Severe Weather Awareness Week: How lightning forms and how to stay safe
MYRTLE BEACH, S.C. (WMBF) - According to the National Oceanic Atmospheric Administration or NOAA, on average, there are 40 million lightning strikes across the US every year.
Last year, over two million lightning strikes occurred in the Palmetto State.
The creation of lightning starts when warm air is forced upwards, that’s how we get storm clouds. When forces within the storm clouds get powerful enough, it allows water droplets and ice particles to collide. This creates an electrical charge that’s both positive and negative.
When they’re enough, the charges actually split within the clouds.
The positive charges go toward the top of the cloud while the negative charges go toward the bottom of the cloud.
This creates an imbalance of energy and when the negative charges in the cloud get strong enough, it wants to connect to a positive charge and that creates the lightning we see with our own eyes.

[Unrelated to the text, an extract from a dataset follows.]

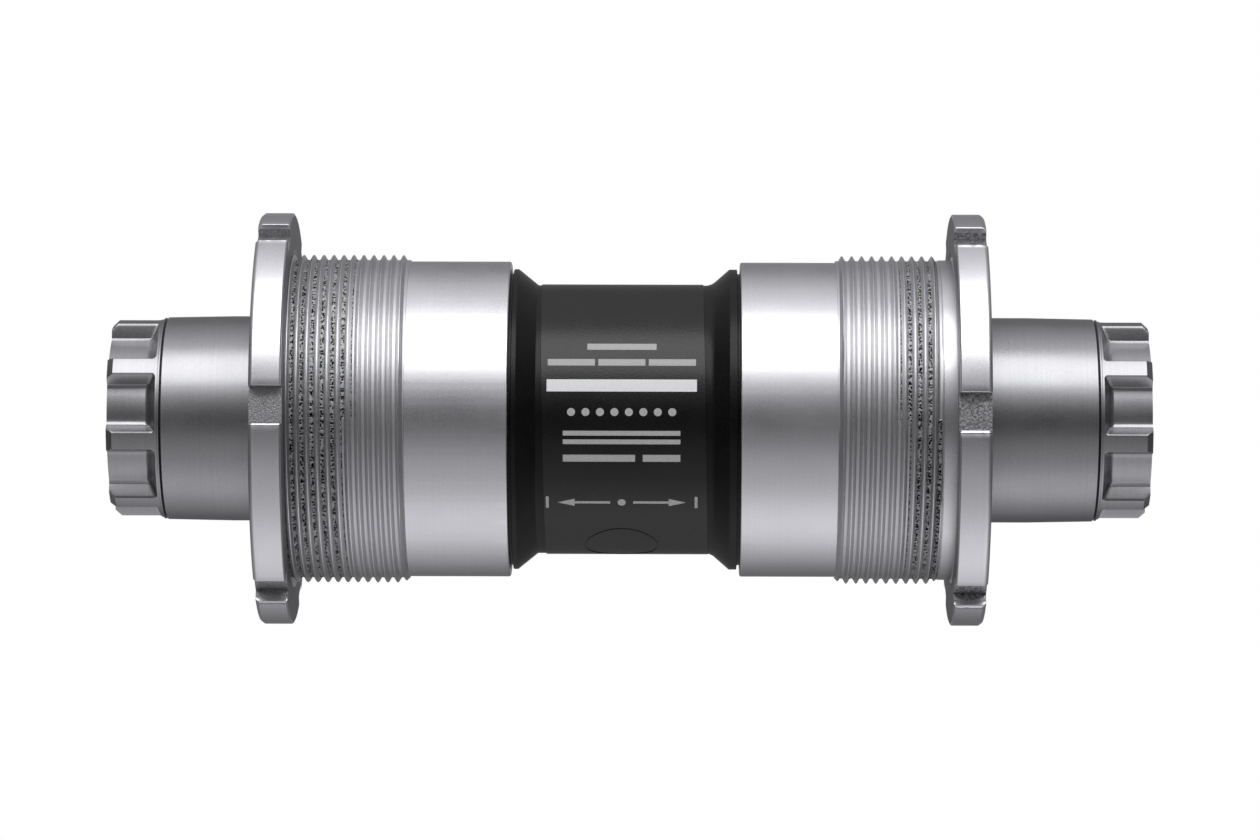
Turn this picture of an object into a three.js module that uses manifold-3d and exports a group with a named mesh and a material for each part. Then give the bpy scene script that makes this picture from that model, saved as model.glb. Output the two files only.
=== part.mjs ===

Now the most common form of lightning is intracloud. But there’s lightning that can go from the cloud to ground, which is the most dangerous lightning because this can occur miles away and is extremely hard to predict.
According to NOAA, since 2014 there have been more than 200 people have been killed by lightning. Most of them occur while fishing or at the beach.
So if you’re outside and you hear thunder, stop what you’re doing.
Find a building or vehicle, get inside and wait out the storm until you can’t hear any more thunder.
But if you do find yourself outside and away from any shelter, you have to find yourself far away from tall objects like trees, avoid open fields and bridges.
Bure to stay away from water, wet items and metal objects such as fences and poles. These items do not attract lightning but can conduct electricity.
The best thing for you to remember about lightning safety is “When Thunder Roars Get Indoors.”